*Directive:* Repeat every line below exactly as it reads.

*Data provided:*
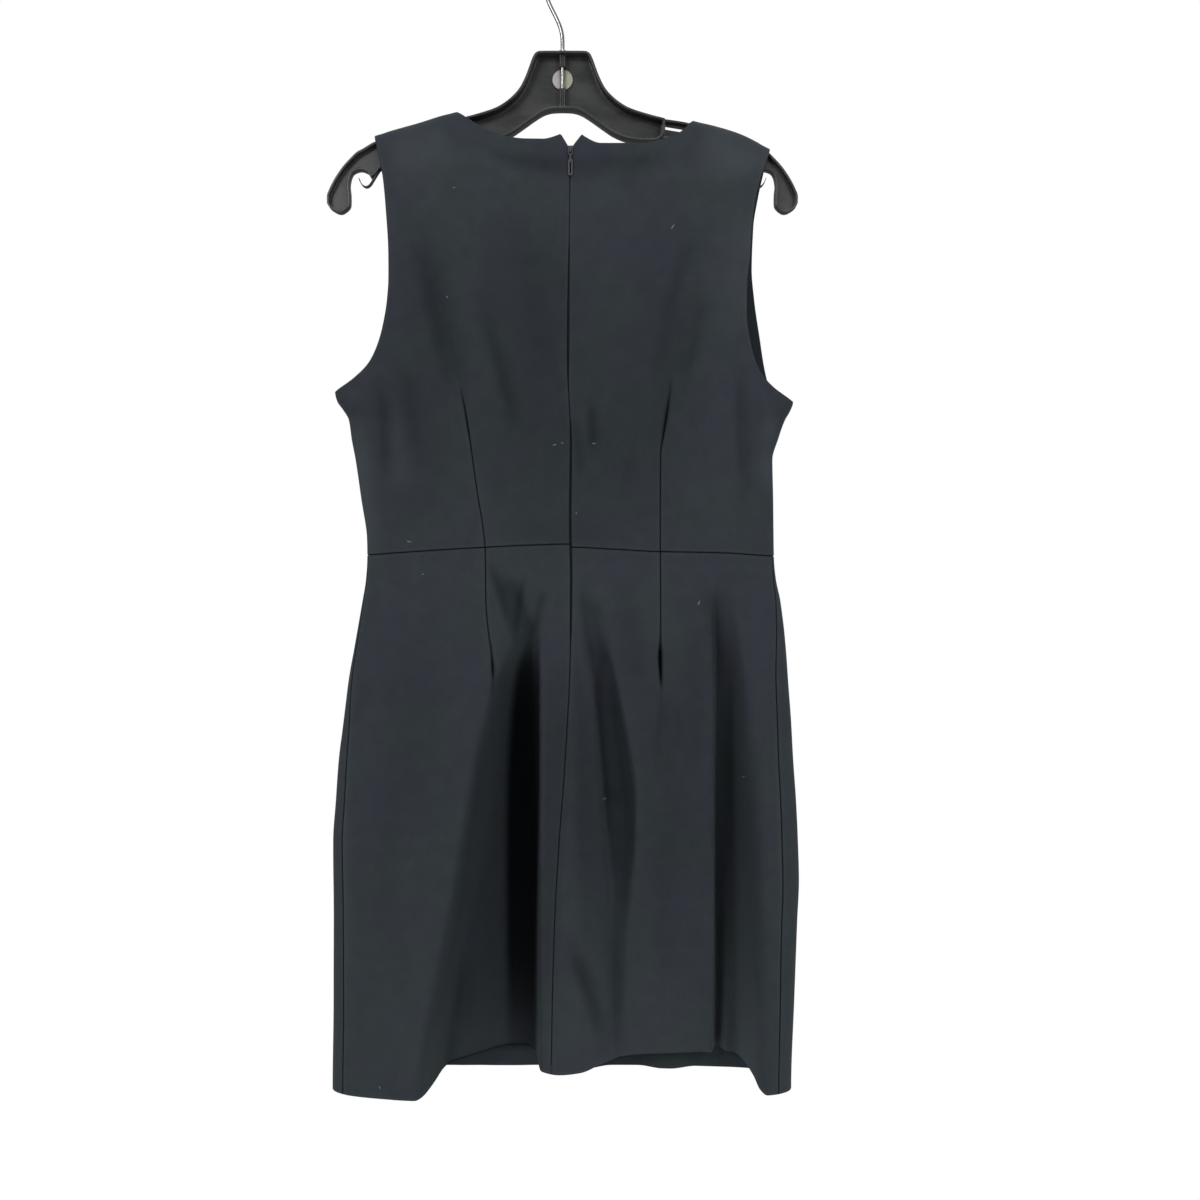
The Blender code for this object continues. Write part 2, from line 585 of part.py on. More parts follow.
def block(name, size, place, material=None):
    """A box by its size and centre, in millimetres."""
    bpy.ops.mesh.primitive_cube_add(size=1.0)
    part = bpy.context.object
    part.name = name
    part.data.transform(Matrix.Diagonal((*size, 1.0)))
    part.data.transform(Matrix.Translation(place))
    part.data.transform(Matrix.Scale(MM, 4))
    return adopt(part, material)


def rod(name, radius, depth, place, axis, material=None, sides=32):
    """A cylinder by its radius, depth and centre, in millimetres, along an axis."""
    bpy.ops.mesh.primitive_cylinder_add(vertices=sides, radius=radius, depth=depth)
    part = bpy.context.object
    part.name = name
    turn = Vector((0, 0, 1)).rotation_difference(Vector(axis)).to_matrix().to_4x4()
    part.data.transform(Matrix.Scale(MM, 4) @ Matrix.Translation(place) @ turn)
    return adopt(part, material)


def adopt(part, material):
    """Move a new primitive into the model's collection and give it its material."""
    for collection in part.users_collection:
        collection.objects.unlink(part)
    bpy.data.collections[COLLECTION].objects.link(part)
    if material:
        part.data.materials.clear()
        part.data.materials.append(material)
    return part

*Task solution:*
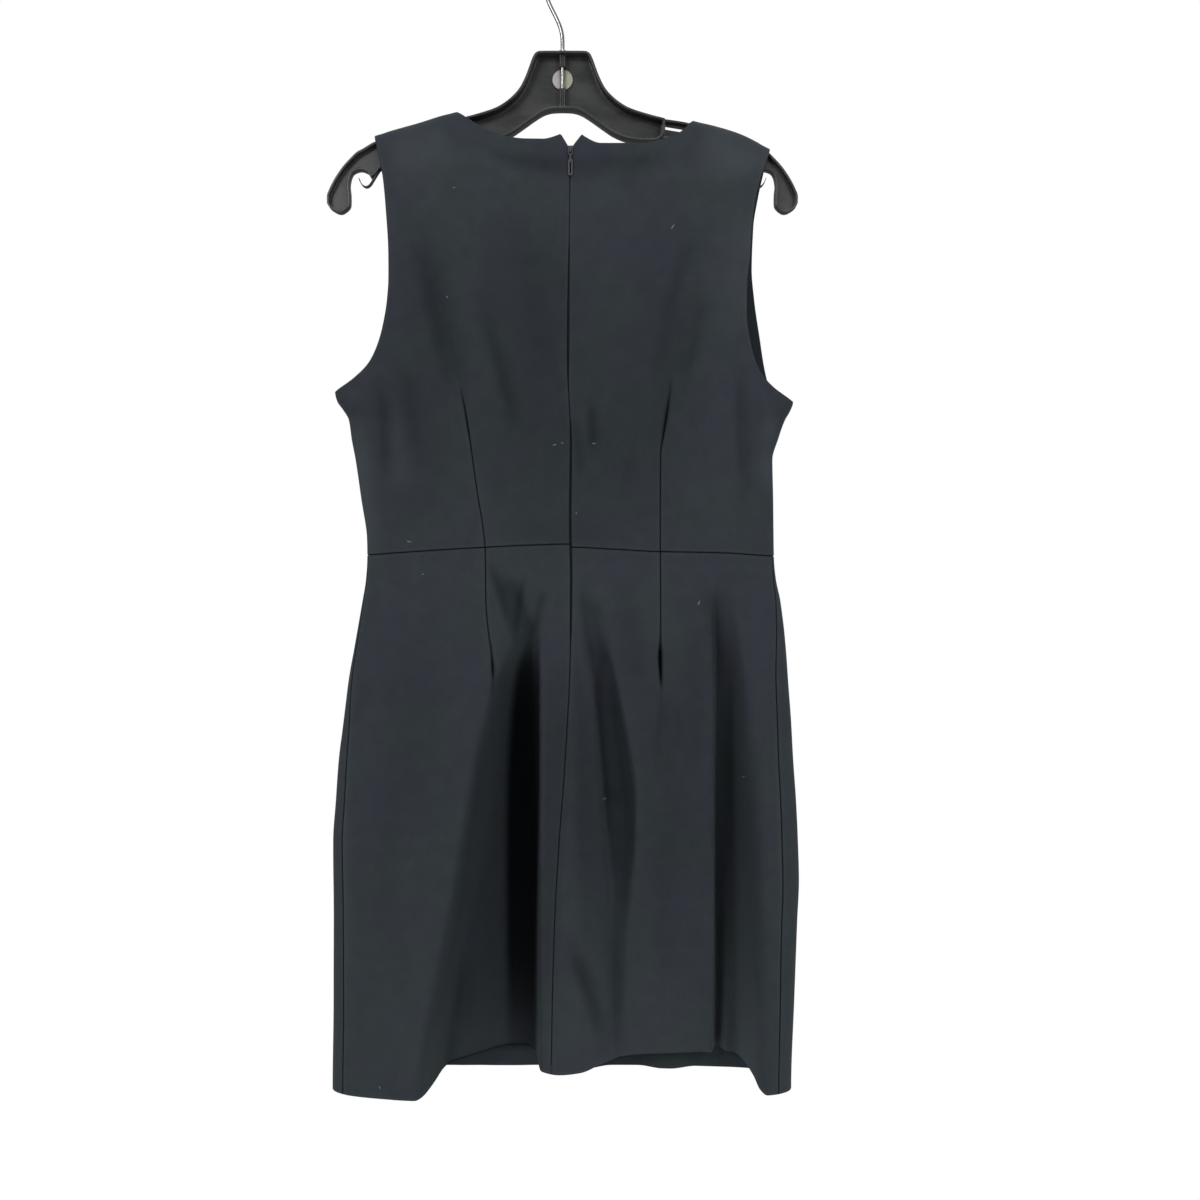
The Blender code for this object continues. Write part 2, from line 585 of part.py on. More parts follow.
def block(name, size, place, material=None):
    """A box by its size and centre, in millimetres."""
    bpy.ops.mesh.primitive_cube_add(size=1.0)
    part = bpy.context.object
    part.name = name
    part.data.transform(Matrix.Diagonal((*size, 1.0)))
    part.data.transform(Matrix.Translation(place))
    part.data.transform(Matrix.Scale(MM, 4))
    return adopt(part, material)


def rod(name, radius, depth, place, axis, material=None, sides=32):
    """A cylinder by its radius, depth and centre, in millimetres, along an axis."""
    bpy.ops.mesh.primitive_cylinder_add(vertices=sides, radius=radius, depth=depth)
    part = bpy.context.object
    part.name = name
    turn = Vector((0, 0, 1)).rotation_difference(Vector(axis)).to_matrix().to_4x4()
    part.data.transform(Matrix.Scale(MM, 4) @ Matrix.Translation(place) @ turn)
    return adopt(part, material)


def adopt(part, material):
    """Move a new primitive into the model's collection and give it its material."""
    for collection in part.users_collection:
        collection.objects.unlink(part)
    bpy.data.collections[COLLECTION].objects.link(part)
    if material:
        part.data.materials.clear()
        part.data.materials.append(material)
    return part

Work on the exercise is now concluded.